BRITAIN has had the lowest gross national income per head compared with neighbouring European countries, analysis from the House of Commons Library reveals.
 
The analysis found neighbouring countries like Luxembourg, Norway, Ireland, Switzerland, Denmark, Netherlands, Sweden, Germany, Austria, Belgium, Finland and France had a higher gross national income per head than the UK.
 
The findings, which used data from the Organisation for Economic Co-operation and Development (OECD), said the UK had a gross national income per head in 2021 of £41,000 while the equivalent statistic for Ireland was around £67,000.
 
SNP MSP Paul McLennan used the statistics to argue the case for Scottish independence. 
 
He said: “It’s increasingly clear that independence is the only way to unlock Scotland’s full economic potential — so we can be as wealthy and successful as our European neighbours.
 
“The UK is the poor man of north-west Europe — with the lowest wealth per head of any country for the whole of the 21st century, and a wealth gap with our European neighbours that has grown worse over the past two decades.”

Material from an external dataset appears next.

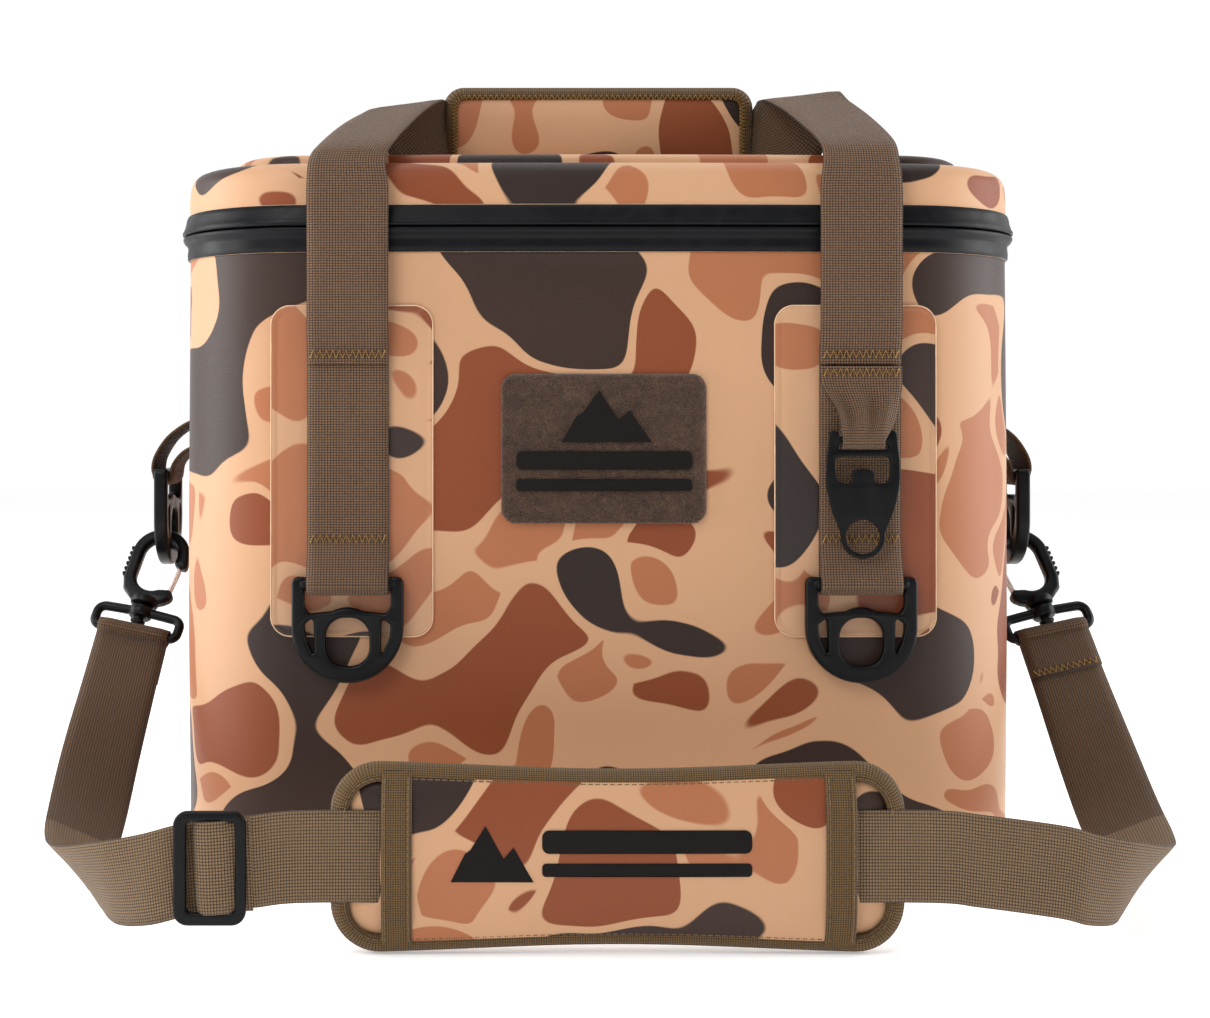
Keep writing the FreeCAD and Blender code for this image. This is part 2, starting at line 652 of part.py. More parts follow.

A recent Financial Times analysis argued that Britain and the United States had become “poor countries with some very rich people,” noting that despite nominally high per capita GDP, inequality in Britain was so stark that people in the lowest income brackets are worse off than their equivalents in Slovenia, with the average Slovenian household due to be better off than the average British one by 2024 — and Polish families to enjoy higher living standards than British ones by 2030.

TUC general secretary Paul Nowak said: “The UK economy has been held back for over a decade by Conservative governments that have put wealth ahead of wage growth.